The fiscal multiplier effect on unemployment describes how a single dollar of government spending ripples through the economy to create multiple dollars of output—and, through Okun’s Law, a predictable drop in joblessness. The same spending can deliver vastly different employment gains depending on how sensitive a country’s jobless rate is to output growth.

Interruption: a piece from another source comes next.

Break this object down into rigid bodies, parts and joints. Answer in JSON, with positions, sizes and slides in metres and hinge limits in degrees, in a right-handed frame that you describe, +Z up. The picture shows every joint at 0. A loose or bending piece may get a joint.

The Chain: Spending → Output → Jobs

A government spends $100 million on road construction. Workers and suppliers earn $100 million in income. They spend a fraction of that income on groceries, rent, and haircuts. Shopkeepers and landlords spend again. After several rounds, the original $100 million has generated $150 million, $200 million, or perhaps only $70 million in total economic activity—depending on how much each recipient saves, how much is taxed away, and whether supply constraints bind. This total output change divided by the initial spending is the fiscal multiplier.

But a construction worker earning wages is a job created (or preserved if the alternative was unemployment). That is where Okun’s Law enters: it anchors the relationship between output and employment. For every 1% the economy grows above its trend, joblessness typically falls by 0.3 to 0.5 percentage points. A country with a higher Okun coefficient is more “job-elastic”—the same GDP growth does more to reduce unemployment.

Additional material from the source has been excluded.